* RECORDS PROVIDED *
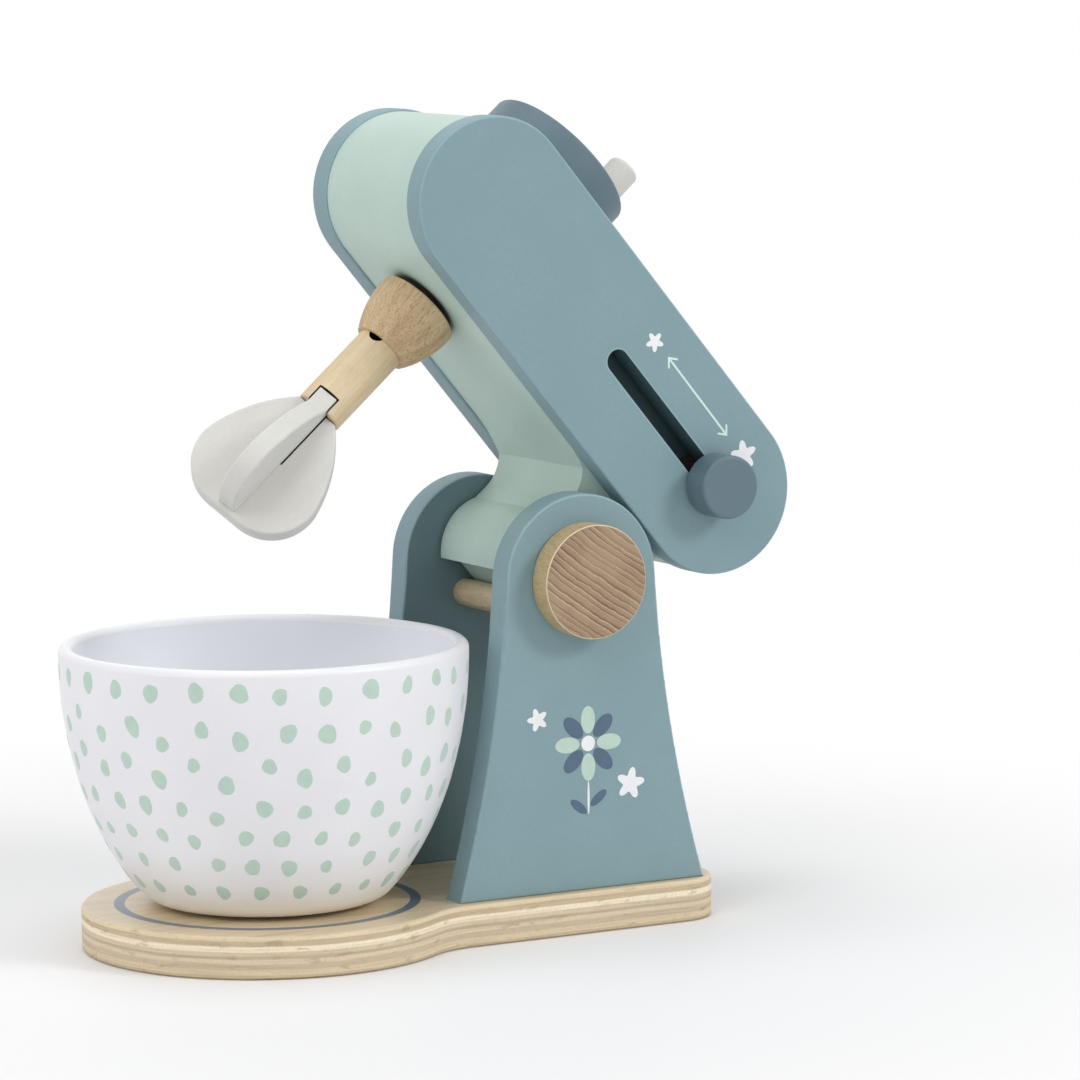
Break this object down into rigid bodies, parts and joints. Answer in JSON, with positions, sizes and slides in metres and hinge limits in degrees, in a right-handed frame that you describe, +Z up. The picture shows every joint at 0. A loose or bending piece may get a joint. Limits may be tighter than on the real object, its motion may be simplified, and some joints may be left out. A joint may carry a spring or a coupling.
{
  "type": "toy stand mixer",
  "caption": "Wooden toy stand mixer with a tilting head, hand-turned whisk, sliding side knob and a loose bowl on a round-ended plywood base.",
  "frame": {"origin": "on the underside of the base, straight below the head's tilt axis", "axes": "+Z up; the bowl and whisk lie towards -X; the side with the slot and the sliding knob faces -Y; +Y is the tilt axis"},
  "size_m": [0.2082, 0.1136, 0.2321],
  "materials": {
    "plywood": "clear lacquered birch plywood",
    "slate_paint": "satin blue-grey paint on board",
    "dark_slate_paint": "satin dark blue-grey paint on wood",
    "mint_paint": "satin mint paint on wood",
    "grey_paint": "satin light grey paint on wood",
    "bowl_paint": "satin white paint on turned wood, with mint dots",
    "beech": "clear lacquered beech",
    "maple": "clear lacquered pale hardwood",
    "screw_steel": "zinc-plated steel"
  },
  "bodies": {
    "stand": {"base_board": "plywood", "near_pillar": "slate_paint", "far_pillar": "slate_paint", "pillar_screws": "screw_steel", "stop_dowel": "beech"},
    "head": {"head_core": "mint_paint", "near_side_panel": "slate_paint", "far_side_panel": "slate_paint", "panel_dowels": "beech", "pivot_axle": "beech", "near_pivot_cap": "beech", "far_pivot_cap": "beech"},
    "whisk_drive": {"crank_disc": "dark_slate_paint", "crank_peg": "grey_paint", "drive_shaft": "beech", "whisk_socket": "beech", "whisk_shaft": "maple", "whisk_blade_a": "grey_paint", "whisk_blade_b": "grey_paint"},
    "slider": {"slider_knob": "dark_slate_paint", "slider_stem": "dark_slate_paint", "slider_retainer": "beech"},
    "bowl": {"bowl": "bowl_paint"}
  },
  "joints": [
    {"name": "head_tilt", "type": "hinge", "parent": "stand", "child": "head", "pos_m": [0, 0, 0.1], "axis": [0, -1, 0], "range_deg": [0, 50]},
    {"name": "crank_spin", "type": "hinge", "parent": "head", "child": "whisk_drive", "pos_m": [-0.01335, 0, 0.19167], "axis": [0.7536, 0, 0.6574], "continuous": true},
    {"name": "slider_slide", "type": "slide", "parent": "head", "child": "slider", "axis": [-0.6428, 0, 0.766], "range_m": [0, 0.0474]},
    {"name": "bowl_lift", "type": "slide", "parent": "stand", "child": "bowl", "axis": [0, 0, 1], "range_m": [0, 0.02]}
  ]
}
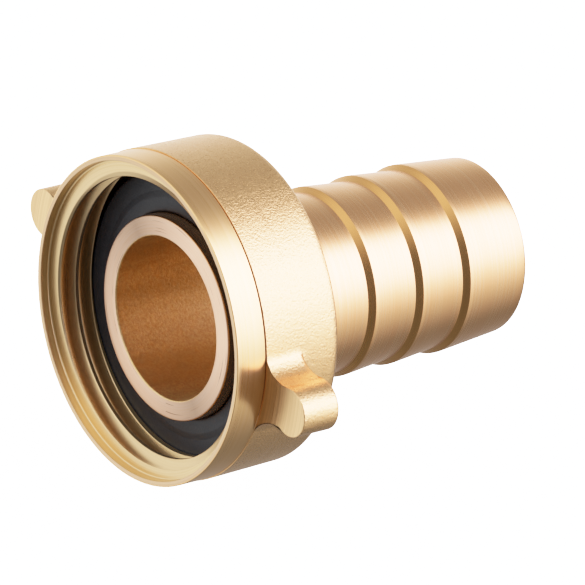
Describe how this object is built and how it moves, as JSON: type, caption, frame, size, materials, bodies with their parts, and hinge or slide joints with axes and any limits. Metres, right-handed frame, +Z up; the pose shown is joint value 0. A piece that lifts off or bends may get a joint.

* YOUR TASK *
Print every record above exactly as written.

* FINISHED ANSWER *
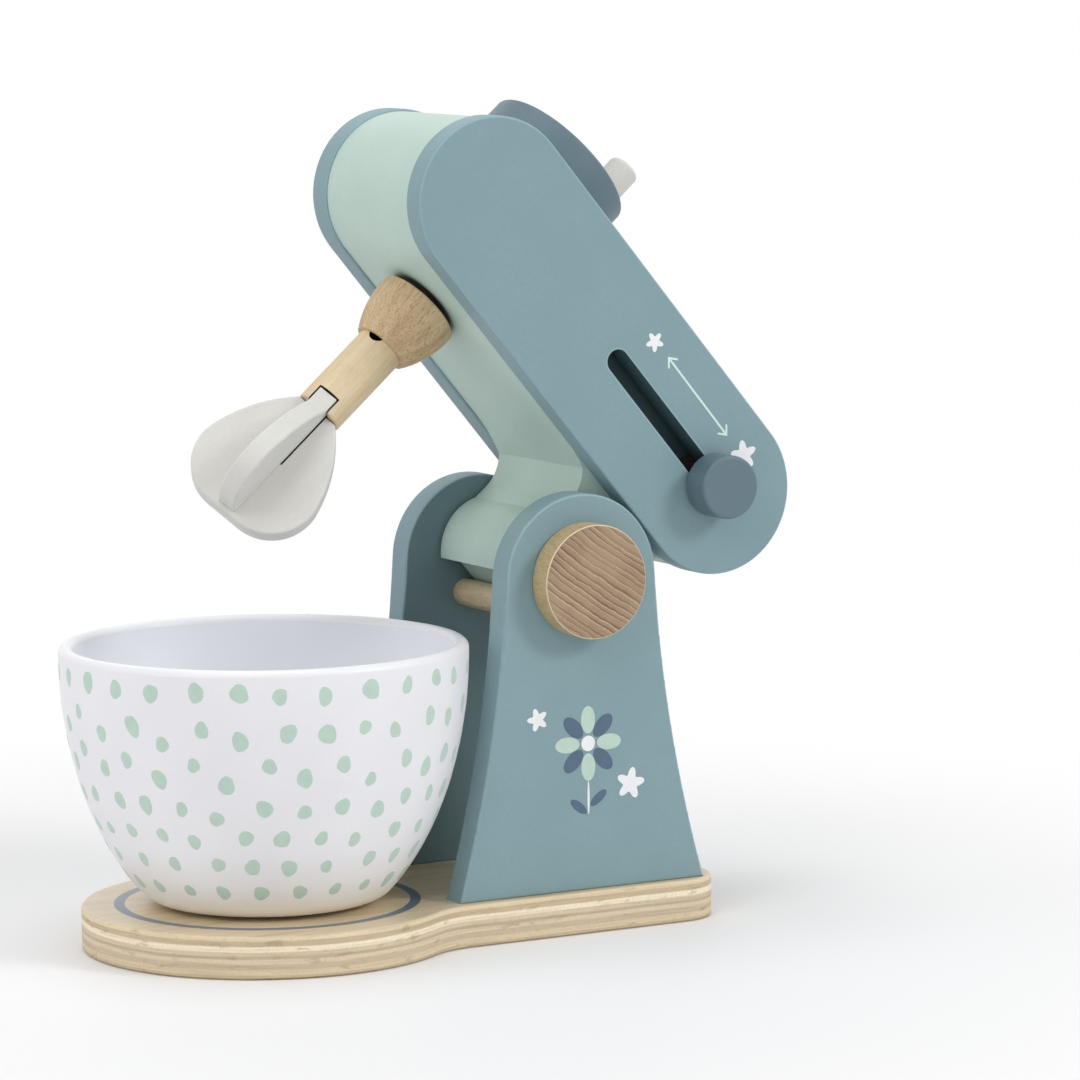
Break this object down into rigid bodies, parts and joints. Answer in JSON, with positions, sizes and slides in metres and hinge limits in degrees, in a right-handed frame that you describe, +Z up. The picture shows every joint at 0. A loose or bending piece may get a joint. Limits may be tighter than on the real object, its motion may be simplified, and some joints may be left out. A joint may carry a spring or a coupling.
{
  "type": "toy stand mixer",
  "caption": "Wooden toy stand mixer with a tilting head, hand-turned whisk, sliding side knob and a loose bowl on a round-ended plywood base.",
  "frame": {"origin": "on the underside of the base, straight below the head's tilt axis", "axes": "+Z up; the bowl and whisk lie towards -X; the side with the slot and the sliding knob faces -Y; +Y is the tilt axis"},
  "size_m": [0.2082, 0.1136, 0.2321],
  "materials": {
    "plywood": "clear lacquered birch plywood",
    "slate_paint": "satin blue-grey paint on board",
    "dark_slate_paint": "satin dark blue-grey paint on wood",
    "mint_paint": "satin mint paint on wood",
    "grey_paint": "satin light grey paint on wood",
    "bowl_paint": "satin white paint on turned wood, with mint dots",
    "beech": "clear lacquered beech",
    "maple": "clear lacquered pale hardwood",
    "screw_steel": "zinc-plated steel"
  },
  "bodies": {
    "stand": {"base_board": "plywood", "near_pillar": "slate_paint", "far_pillar": "slate_paint", "pillar_screws": "screw_steel", "stop_dowel": "beech"},
    "head": {"head_core": "mint_paint", "near_side_panel": "slate_paint", "far_side_panel": "slate_paint", "panel_dowels": "beech", "pivot_axle": "beech", "near_pivot_cap": "beech", "far_pivot_cap": "beech"},
    "whisk_drive": {"crank_disc": "dark_slate_paint", "crank_peg": "grey_paint", "drive_shaft": "beech", "whisk_socket": "beech", "whisk_shaft": "maple", "whisk_blade_a": "grey_paint", "whisk_blade_b": "grey_paint"},
    "slider": {"slider_knob": "dark_slate_paint", "slider_stem": "dark_slate_paint", "slider_retainer": "beech"},
    "bowl": {"bowl": "bowl_paint"}
  },
  "joints": [
    {"name": "head_tilt", "type": "hinge", "parent": "stand", "child": "head", "pos_m": [0, 0, 0.1], "axis": [0, -1, 0], "range_deg": [0, 50]},
    {"name": "crank_spin", "type": "hinge", "parent": "head", "child": "whisk_drive", "pos_m": [-0.01335, 0, 0.19167], "axis": [0.7536, 0, 0.6574], "continuous": true},
    {"name": "slider_slide", "type": "slide", "parent": "head", "child": "slider", "axis": [-0.6428, 0, 0.766], "range_m": [0, 0.0474]},
    {"name": "bowl_lift", "type": "slide", "parent": "stand", "child": "bowl", "axis": [0, 0, 1], "range_m": [0, 0.02]}
  ]
}
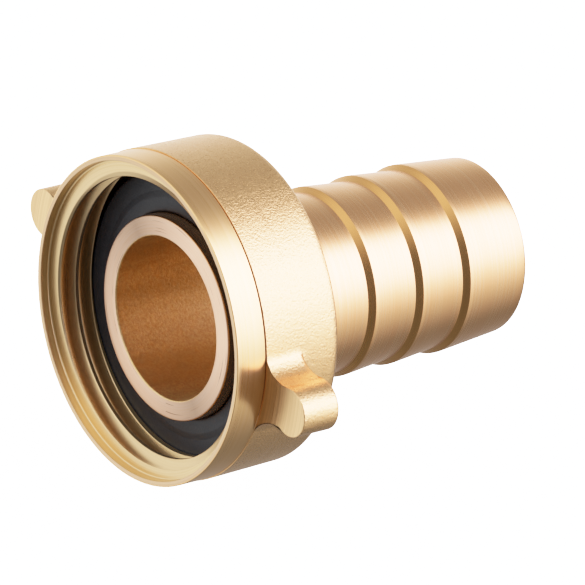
Describe how this object is built and how it moves, as JSON: type, caption, frame, size, materials, bodies with their parts, and hinge or slide joints with axes and any limits. Metres, right-handed frame, +Z up; the pose shown is joint value 0. A piece that lifts off or bends may get a joint.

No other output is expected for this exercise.